**THE PROBLEM**
Line by line, reproduce exactly the beginning of the listing below, ending with the line that contains "np.maximum.at(floor, cells(floor, between[lies]), level[lies])" and adding nothing.

^^^^^^^^^^^^^^^^

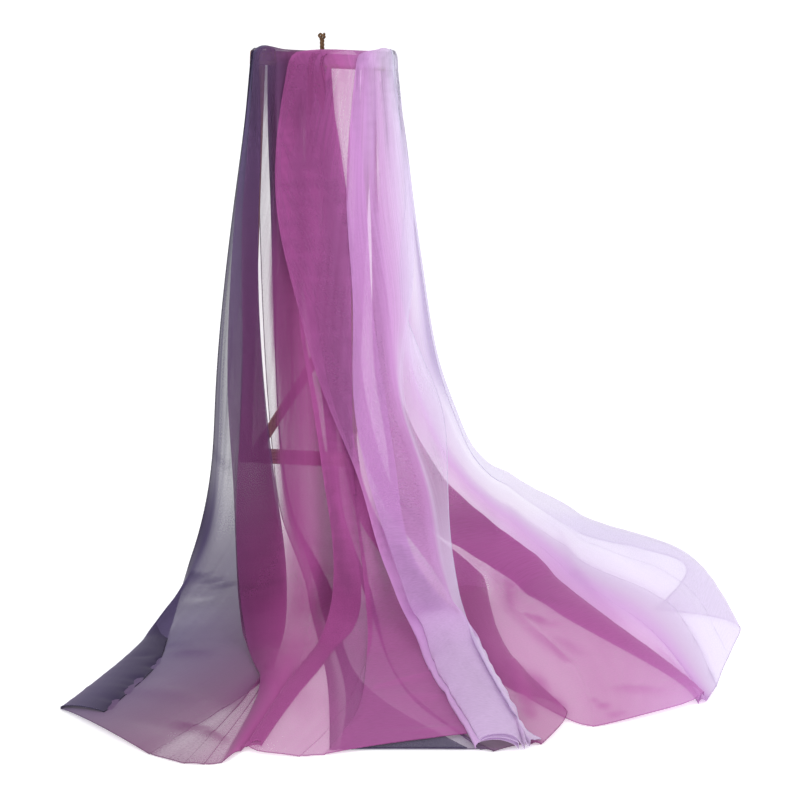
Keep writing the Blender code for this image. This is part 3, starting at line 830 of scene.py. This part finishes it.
def stamp(floor, block, here, near):
    """Raises the height map to the cloth that now lies there."""
    lies = near[:, :-1] > FLAT_ENOUGH
    for shift in np.linspace(0.0, 1.0, 4):
        between = block[:, :-1] * (1 - shift) + block[:, 1:] * shift
        level = here[:, :-1] * (1 - shift) + here[:, 1:] * shift
        np.maximum.at(floor, cells(floor, between[lies]), level[lies])


def layers_together(points, yarn):
    """How much yarn lies together at each vertex, from the front of the hanging bundle to its back,
    or from the top to the bottom where the cloth lies."""
    hangs = ease(*COUNT_HEIGHTS, points[:, :, 2] - SURFACE_Z)
    together = np.zeros(hangs.shape)
    thirds = (1 / 6, 1 / 2, 5 / 6)
    for axis, share, counted in ((2, hangs, 1.0), (1, 1 - hangs, LYING_LAYERS)):
        place = points[:, :, (0, axis)]
        corner = place[:-1, :-1]
        down, across = place[1:, :-1] - corner, place[:-1, 1:] - corner
        area = np.abs(down[..., 0] * across[..., 1] - down[..., 1] * across[..., 0])
        weight = area * (yarn * share)[:-1, :-1] / (len(thirds) * LAYER_CELL) ** 2
        layers = empty_map(LAYER_CELL)
        for u in thirds:
            for v in thirds:
                np.add.at(layers, cells(layers, corner + down * u + across * v), weight)
        together += share * counted * soften(layers, 1)[cells(layers, place)]
    return together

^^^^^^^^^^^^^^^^

**RESPONSE TO THE EXERCISE**
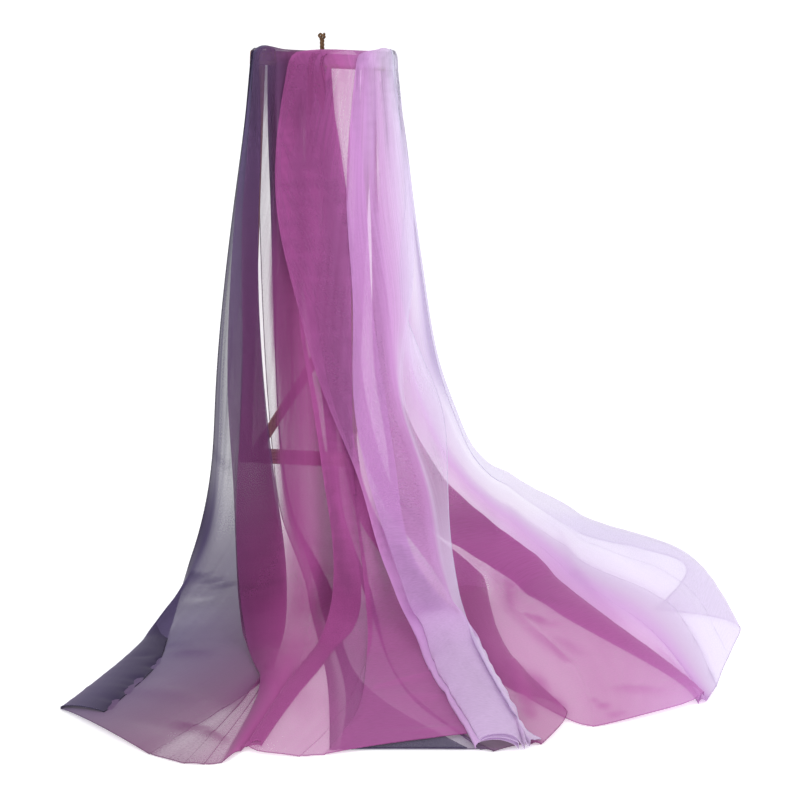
Keep writing the Blender code for this image. This is part 3, starting at line 830 of scene.py. This part finishes it.
def stamp(floor, block, here, near):
    """Raises the height map to the cloth that now lies there."""
    lies = near[:, :-1] > FLAT_ENOUGH
    for shift in np.linspace(0.0, 1.0, 4):
        between = block[:, :-1] * (1 - shift) + block[:, 1:] * shift
        level = here[:, :-1] * (1 - shift) + here[:, 1:] * shift
        np.maximum.at(floor, cells(floor, between[lies]), level[lies])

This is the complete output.